The selection of Pavg is crucial as it impacts progressive total, which is not the case when we compute classical MR and RR. In Fig. 2, using synthetic data (like in Fig. 1), we have a complete understanding of PRM and PRR from day 1 to day 44, where 30th day is the last day when no new COVID-19 positive is tested. Specifically, a) from day 14th to 18th and 38th to 42th, cases are recovered within Pavg and therefore, NR is negative; b) from day 19th to 37th, cases require more than 14 days to recover and therefore, NR is positive; and c) from 43rd to 45th, cases are recovered exactly on 14 days and therefore, NR is zero. In a nutshell, it is expected to have NR ≤ 0 for higher recovery rate. In other words, NR depends on PMR and PRR. With this note, PT reaches 100% when NR is zero. If NR < 0, PT crosses 100%. This means that when PT crosses 100%, infected cases are recovered in less than Pavg.

Fig. 2
figure 2

Different values of Not Recovered (NR) cases in accordance with RP and Pavg (data source: Table 2, appendix) in both PMR and PRR

For the exact same scenario (Pavg = 14 days), considering the real-world data (see Table 1), one can see reasonable differences between classical and progressive mortality/recovery rates. In Table 1, countries are ranked in accordance with the increasing order of the mortality rate. Let us summarize the observations so one can understand how PMR, PRR, and PT rely on NR, where Pavg is crucial. Two cases can be summarized as follows:

  1. a)

    Pavg ≤ 14: For Canada and Brazil, since PT is close to 100% (100.26%, and 100.458%, respectively), an average recovery time period is 14 days i.e., Pavg ≈ 14. In other words, all infected cases take 14 days (on an average) to get recovered. While for India, Mexico, and Japan, since PT is 109.29%, 108.39% and 103.9% respectively, which is more than 100%, an average recovery time period is less than 14 days i.e., Pavg < 14.

  2. b)

    Pavg > 14: For remaining countries (from Table 1), since PT is less than 100%, infected cases are taking more than 14 days to get recovered.

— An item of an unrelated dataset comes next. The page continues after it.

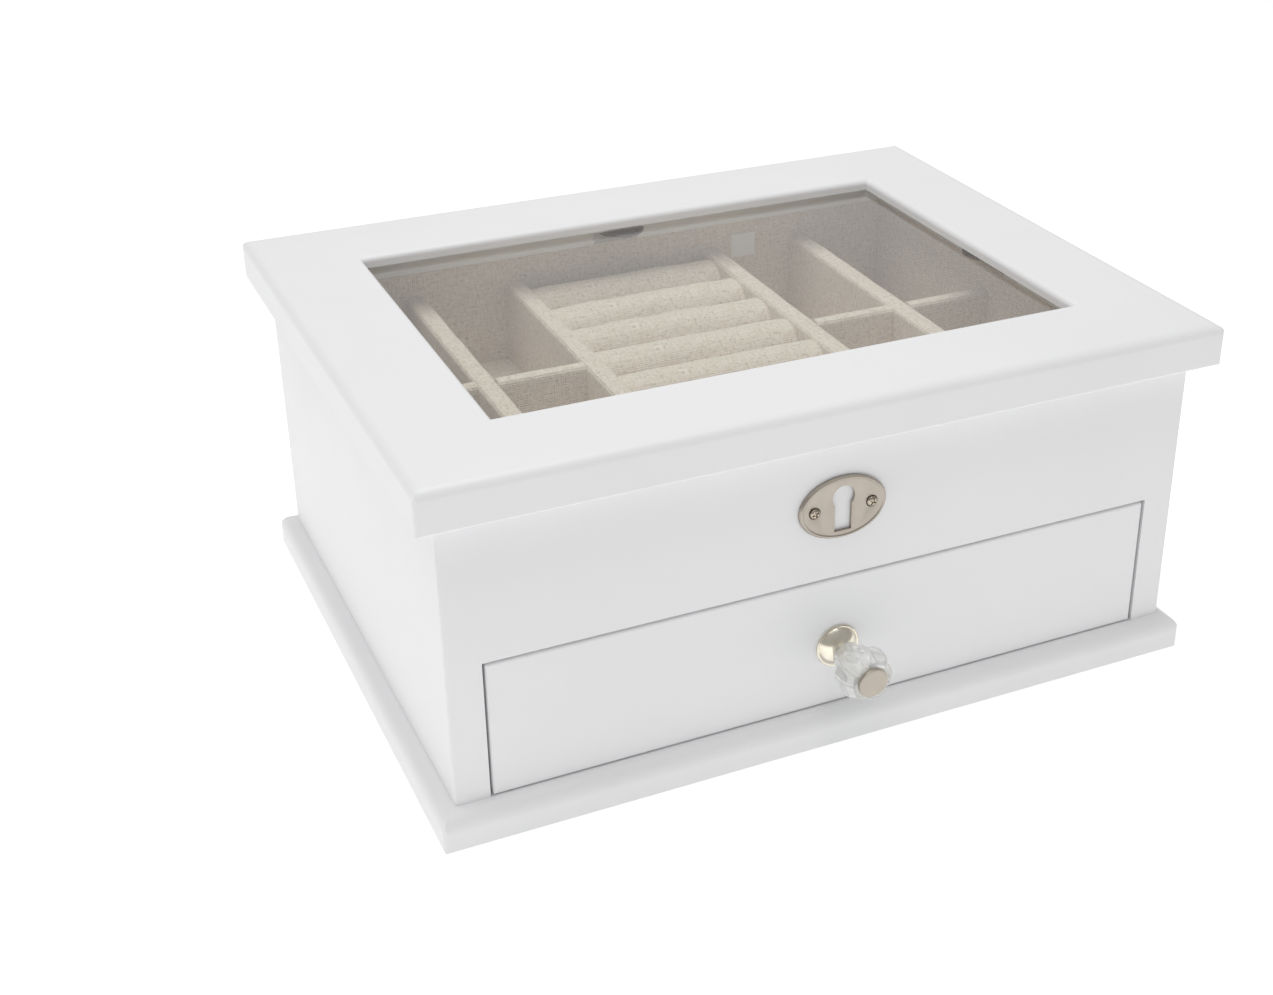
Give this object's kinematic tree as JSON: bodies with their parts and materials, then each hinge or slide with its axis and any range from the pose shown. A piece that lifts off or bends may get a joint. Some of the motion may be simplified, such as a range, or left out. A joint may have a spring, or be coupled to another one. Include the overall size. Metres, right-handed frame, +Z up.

Table 1 Computing MR, RR, PMR, PRR, and PT during the COVID-19 Pandemic

On the whole, in this study, considering recovery time period, we are not just limited to provide mathematical models for progressive mortality and recovery rates but also analyze the importance of recovery time period during the pandemic. We have provided our analyses by using both synthetic as well as real-world data.

At this point, it is important to note that even though the recovery time periods vary from one case/pandemic to other, the exact same mathematical models can be used to compute mortality and recovery rates.